HUL Q3 preview: Performance of Lever Ayush, oral care, WIMI to be in focus

Hindustan Unilever will report its December-quarter earnings on Thursday, January 17. The quarterly results will be watched out for comments on volume growth and the consumer demand environment

HUL
HUL
Surbhi Jain New Delhi
Last Updated : Jan 17 2019 | 7:11 AM IST
The country's largest consumer goods company, Hindustan Unilever (HUL) is scheduled to report its December- quarter earnings on Thursday, January 17. This would be the first quarterly result for the company since its merger deal with GlaxoSmithKline (GSK) Consumer Health. The result will be watched for comments on volume growth and the consumer demand environment.

HUL had posted a 20 per cent rise in its consolidated net profit to Rs 1,525 crore for the September quarter. Its sales had grown by 11 per cent during the period, while its earnings before interest, tax, depreciation and amortisation (Ebitda) had been Rs 2,019 crore, up 20 per cent year-on-year (YoY). Ebitda margin had risen by 160 basis points (bps) over the year-ago period.

The company had said its well-established savings programme and leverage in other expenses had helped it mitigate material inflation and drive margin improvement.

In the first week of December, Unilever had announced the merger of HUL with GSK Consumer Health in an all-stock deal.

Here is what top brokerages expect from HUL's December-quarter result on Thursday.

Edelweiss Securities 
 
We anticipate revenue, Ebitda and PAT to grow nearly 9 per cent, 18 per cent and 4 per cent, respectively, on a year-on-year basis. HUL is expected to record nearly 6-7 per cent YoY volume growth on a high base of 11 per cent YoY growth (Q2FY19 saw volume growth of 10 per cent on a base of 4 per cent). So three years’ average volume growth trajectory of earlier quarters is likely to be maintained. We expect rural demand to grow at 1.2x of urban, but no acceleration from previous quarter. Performance of Lever Ayush and oral care will be monitorable. Effective PAT is subdued owing to tax rate of 30 per cent for the quarter compared to nearly 21 per cent in the base quarter. 

ICICIdirect
 
Sales growth is expected to grow 11.6 per cent YoY mainly led by volume growth of 8 per cent on account of volume growth across categories. This apart, improved rural demand in addition to price hikes taken in detergents and skin care categories during Q2FY19 will also support revenue. The company should witness operating margin expansion of 208 bps to 21.6 per cent in spite of higher raw material costs, benefiting from a focus on premiumisation, cost-cutting and market share gains. Net profit is expected to grow 12.1 per cent YoY to Rs 1,487 cr. Also, a decline in sugar and cocoa prices is likely to benefit HUL.

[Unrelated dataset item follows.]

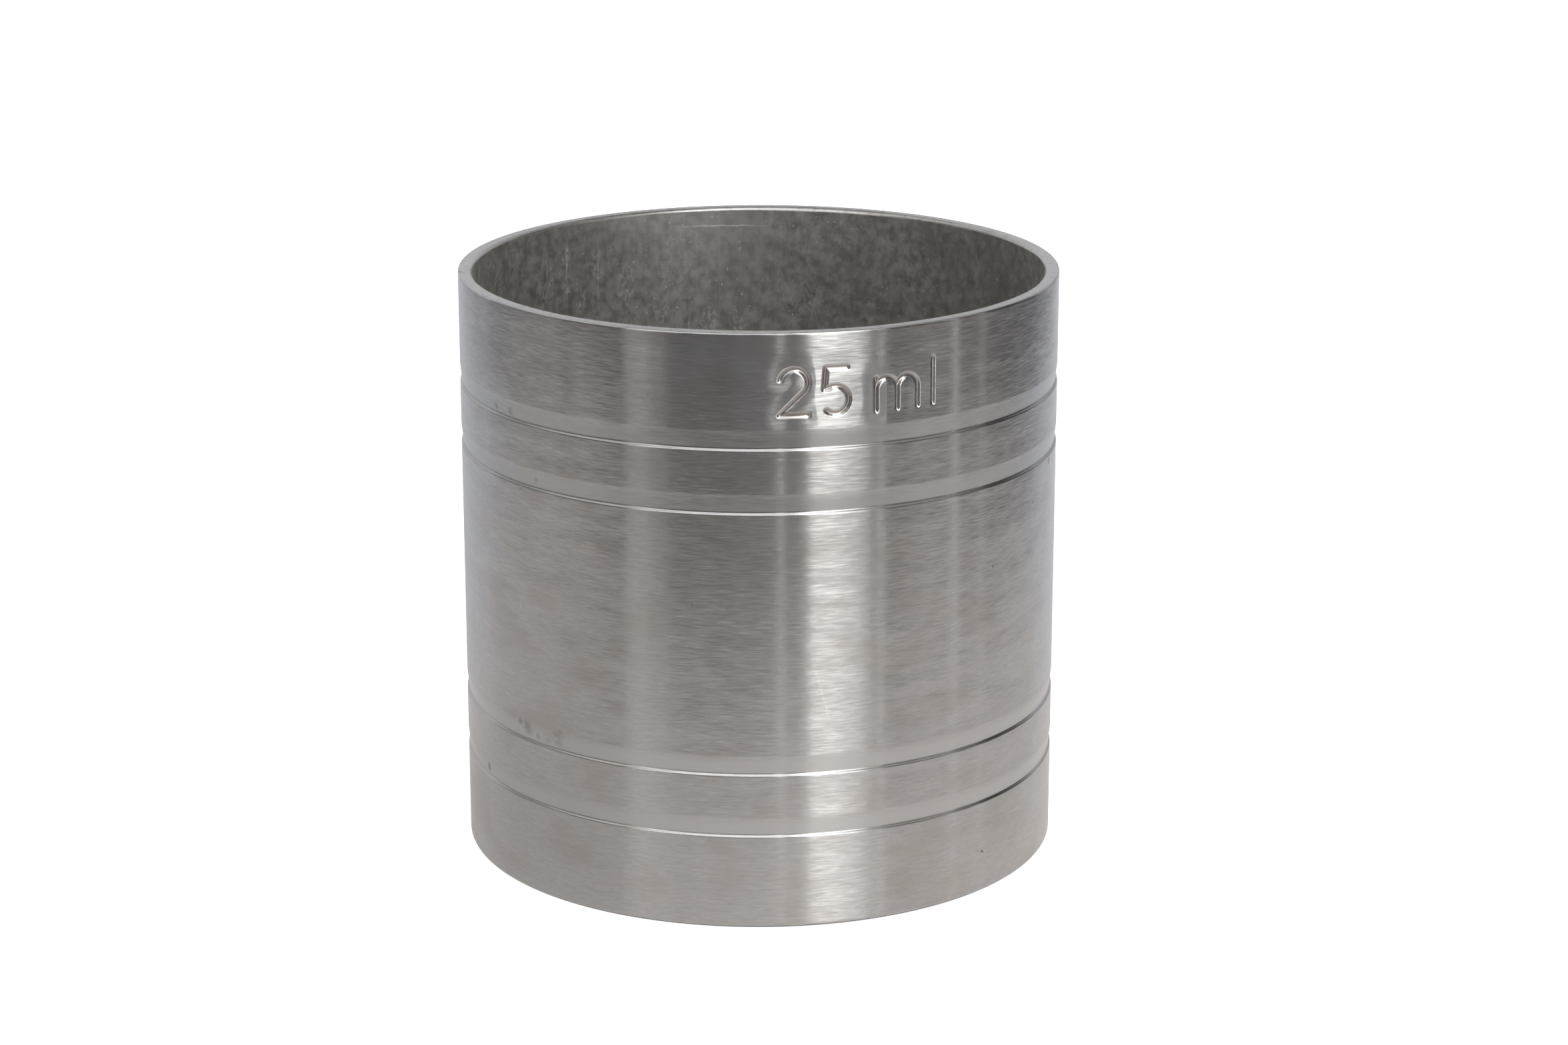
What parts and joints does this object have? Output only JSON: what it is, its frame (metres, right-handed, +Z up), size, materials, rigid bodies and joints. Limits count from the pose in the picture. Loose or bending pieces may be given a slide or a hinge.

Motilal Oswal Financial Services
 
We expect Hindustan Unilever’s revenue to grow 10 per cent YoY, with underlying domestic volume growth of 6 per cent in 3QFY19. Base quarter volumes were high at 11 per cent. Prices of key raw material used in soap making industries and in production of distilled fatty acids palm fatty acid distillate (PFAD) are down 32.3 per cent YoY (down 19.3 per cent QoQ) and that of linear alkyl benzene (LAB) which is used as a surfactant in detergents and cleaning products, are up 16.1 per cent YoY (up 4.7 per cent QoQ). The gross margins are likely to expand 40bp YoY to 54.9 per cent. 

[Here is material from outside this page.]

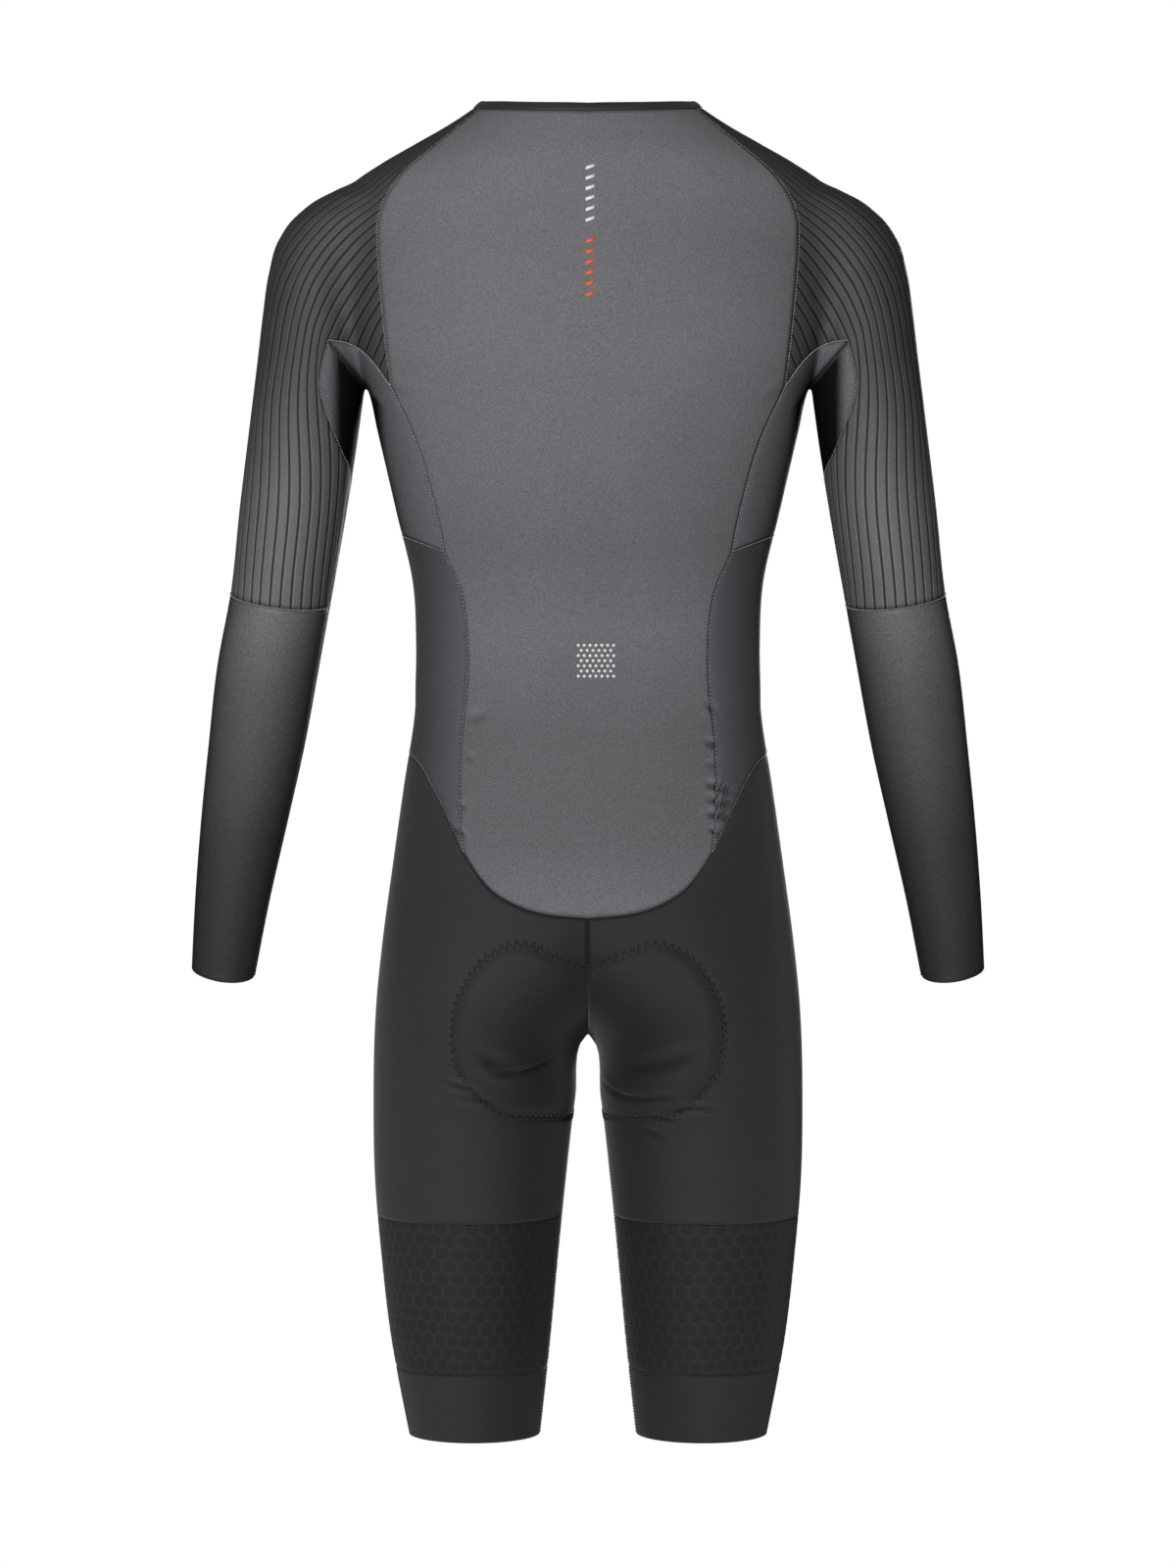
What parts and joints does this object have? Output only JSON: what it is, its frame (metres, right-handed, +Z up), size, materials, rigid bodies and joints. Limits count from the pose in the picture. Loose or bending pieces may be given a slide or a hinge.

We expect operating margin to expand by 150bp YoY to 21.1 per cent in 3QFY19, leading to EBITDA growth of 18.4 per cent YoY. The adjusted PAT is likely to grow 17.8 per cent YoY to Rs 1,410 cr.
Key monitorables to watch out for include comments on volume growth, consumer demand environment, the pace of rural recovery, performance of Lever Ayush and Winning in Many Indias (WIMI) growth. 

Sharekhan
 
The brokerage believes HUL’s growth prospects would improve with the recent acquisition of GSK Consumer in view to enhance its presence in the health food drink (HFD) category. 

For December quarter, the brokerage expects the revenue growth of nearly 12 per cent which will largely be driven by 7-9 per cent volume growth. Palm oil prices are down by nearly 14 per cent, which would help the operating margin to improve by 92 bps YoY to 20.5 per cent.  Operating profit to grow by 17 per cent YoY and the adjusted PAT to grow by 17.1 per cent YoY.